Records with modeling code
+--

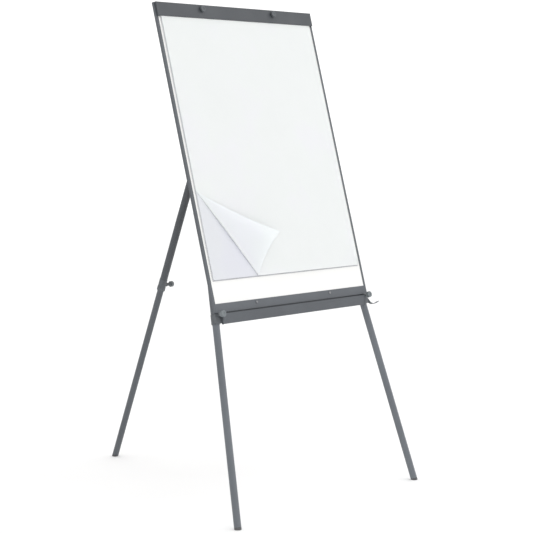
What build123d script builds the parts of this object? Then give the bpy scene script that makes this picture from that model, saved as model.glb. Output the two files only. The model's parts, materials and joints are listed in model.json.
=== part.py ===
from build123d import *
import math
import os

# Flipchart easel: a steel-faced board with a pad clamp along its head and a pen tray along its foot,
# carried by two front legs that telescope in guide tubes behind the board and by one folding,
# telescopic rear leg.  Millimetres, +Z up, +X to the right seen from the front, -Y towards the user.
# Board coordinates used below: x across, n forward off the board's front, s up the slope from the
# top edge of the bottom rail.

# ---- driving dimensions -------------------------------------------------------------------------
BOARD_W = 700.0          # overall board width
BOARD_TOP = 940.0        # top edge of the board above the top edge of the bottom rail
RAIL_H = 27.0            # height of the bottom rail
TILT = 14.7              # backward lean of the board
Z_RAIL = 644.0           # height of the bottom rail's top edge above the floor
TRIM_D = 8.4             # depth of the edge trims
LIP = 9.0                # width of the trims' front lip
FACE_N = -1.0            # writing surface, just behind the trims' front lip
FACE_T = 0.6             # enamelled steel sheet
CORE_T = 2.6             # hardboard core
PANEL_BACK = FACE_N - FACE_T - CORE_T

TUBE_R = 11.0            # front legs and inner rear leg
TUBE_WALL = 1.2
GUIDE_R = 12.5           # guide tubes behind the board
GUIDE_IN = 11.3
SLIDE_GAP = 0.08         # running clearance of the telescopic tubes in their collars
BUSH_GAP = 0.05
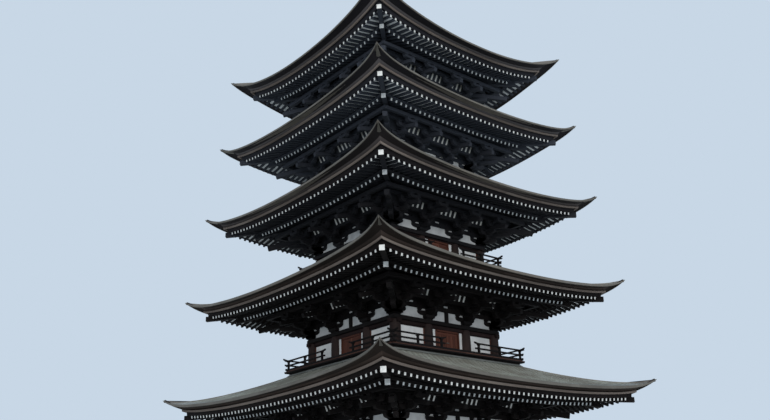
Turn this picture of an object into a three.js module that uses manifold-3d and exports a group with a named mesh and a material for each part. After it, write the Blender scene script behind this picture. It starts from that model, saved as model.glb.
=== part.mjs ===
// A five-storey timber pagoda with upswept copper roofs and a metal finial.
// Millimetres, +Z up, the origin on the ground at the middle of the plan.
// The four sides are alike, so most pieces are made once for the side facing -Y and turned.
import * as THREE from 'three';
import { mergeVertices } from 'three/addons/utils/BufferGeometryUtils.js';
import Module from 'manifold-3d';

const wasm = await Module();
wasm.setup();

// Driving dimensions, one value a storey where there are five.
const GAP = 0.3;
const RAFTER_PITCH = 207;
const RAFTER_COUNT = [49, 45, 41, 38, 35];
const ROW_Z = [5273, 8694, 11799, 14670, 17237];
const ROW_LIFT = [241, 241, 261, 268, 444];
const TIP_RISE = [825, 838, 861, 843, 1140];
const TIP_OVER = [645, 645, 645, 645, 725];
const EAVE_TOP = [318, 279, 242, 245, 228];
const EAVE_OVER = [460, 470, 480, 490, 510];
const BASE_ROW_BACK = [785, 785, 785, 785, 589];
const BODY_HALF = [2450, 2194, 2005, 1830, 1670];
const COLUMN_RADIUS = [200, 178, 158, 146, 136];
const FLOOR_Z = [900, 6930, 10220, 13170, 15930];
const BEAM_Z = [4310, 7655, 10830, 13690, 16310];
const PLATE_Z = [4600, 7948, 11000, 13890, 16500];
const DECK_OVER = [0, 716, 565, 490, 450];
const LIFT_POWER = 2.5;
const UPSWEEP_POWER = 2.15;
const APEX_Z = 20200;
const APEX_HALF = 480;
const TOP_Z = 30000;

// Sizes shared by every storey.
const ROW_MARGIN = 290;
const INNER_RATIO = 0.385;
const BASE_ROW_DROP = 35;
const RAFTER_HALF = 55;
const EAVE_BOARD = 120;
const EAVE_SEAT = 350;
const FACE_FOOT = 50;
const SEAT_GAP = 25;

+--

TASK: Extract all the material, leaving every line as it is.

SOLUTION:
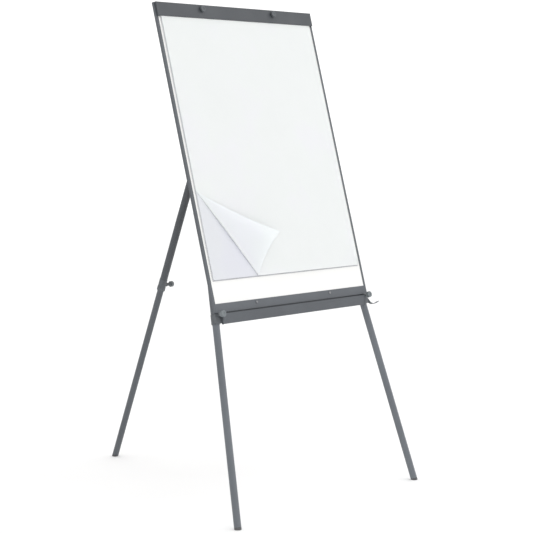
What build123d script builds the parts of this object? Then give the bpy scene script that makes this picture from that model, saved as model.glb. Output the two files only. The model's parts, materials and joints are listed in model.json.
=== part.py ===
from build123d import *
import math
import os

# Flipchart easel: a steel-faced board with a pad clamp along its head and a pen tray along its foot,
# carried by two front legs that telescope in guide tubes behind the board and by one folding,
# telescopic rear leg.  Millimetres, +Z up, +X to the right seen from the front, -Y towards the user.
# Board coordinates used below: x across, n forward off the board's front, s up the slope from the
# top edge of the bottom rail.

# ---- driving dimensions -------------------------------------------------------------------------
BOARD_W = 700.0          # overall board width
BOARD_TOP = 940.0        # top edge of the board above the top edge of the bottom rail
RAIL_H = 27.0            # height of the bottom rail
TILT = 14.7              # backward lean of the board
Z_RAIL = 644.0           # height of the bottom rail's top edge above the floor
TRIM_D = 8.4             # depth of the edge trims
LIP = 9.0                # width of the trims' front lip
FACE_N = -1.0            # writing surface, just behind the trims' front lip
FACE_T = 0.6             # enamelled steel sheet
CORE_T = 2.6             # hardboard core
PANEL_BACK = FACE_N - FACE_T - CORE_T

TUBE_R = 11.0            # front legs and inner rear leg
TUBE_WALL = 1.2
GUIDE_R = 12.5           # guide tubes behind the board
GUIDE_IN = 11.3
SLIDE_GAP = 0.08         # running clearance of the telescopic tubes in their collars
BUSH_GAP = 0.05
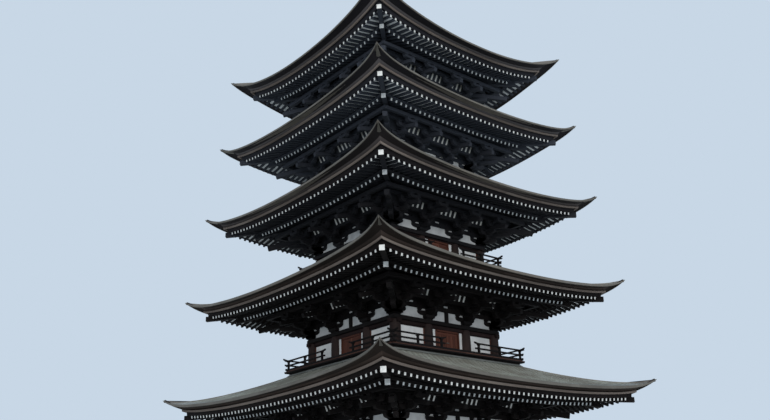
Turn this picture of an object into a three.js module that uses manifold-3d and exports a group with a named mesh and a material for each part. After it, write the Blender scene script behind this picture. It starts from that model, saved as model.glb.
=== part.mjs ===
// A five-storey timber pagoda with upswept copper roofs and a metal finial.
// Millimetres, +Z up, the origin on the ground at the middle of the plan.
// The four sides are alike, so most pieces are made once for the side facing -Y and turned.
import * as THREE from 'three';
import { mergeVertices } from 'three/addons/utils/BufferGeometryUtils.js';
import Module from 'manifold-3d';

const wasm = await Module();
wasm.setup();

// Driving dimensions, one value a storey where there are five.
const GAP = 0.3;
const RAFTER_PITCH = 207;
const RAFTER_COUNT = [49, 45, 41, 38, 35];
const ROW_Z = [5273, 8694, 11799, 14670, 17237];
const ROW_LIFT = [241, 241, 261, 268, 444];
const TIP_RISE = [825, 838, 861, 843, 1140];
const TIP_OVER = [645, 645, 645, 645, 725];
const EAVE_TOP = [318, 279, 242, 245, 228];
const EAVE_OVER = [460, 470, 480, 490, 510];
const BASE_ROW_BACK = [785, 785, 785, 785, 589];
const BODY_HALF = [2450, 2194, 2005, 1830, 1670];
const COLUMN_RADIUS = [200, 178, 158, 146, 136];
const FLOOR_Z = [900, 6930, 10220, 13170, 15930];
const BEAM_Z = [4310, 7655, 10830, 13690, 16310];
const PLATE_Z = [4600, 7948, 11000, 13890, 16500];
const DECK_OVER = [0, 716, 565, 490, 450];
const LIFT_POWER = 2.5;
const UPSWEEP_POWER = 2.15;
const APEX_Z = 20200;
const APEX_HALF = 480;
const TOP_Z = 30000;

// Sizes shared by every storey.
const ROW_MARGIN = 290;
const INNER_RATIO = 0.385;
const BASE_ROW_DROP = 35;
const RAFTER_HALF = 55;
const EAVE_BOARD = 120;
const EAVE_SEAT = 350;
const FACE_FOOT = 50;
const SEAT_GAP = 25;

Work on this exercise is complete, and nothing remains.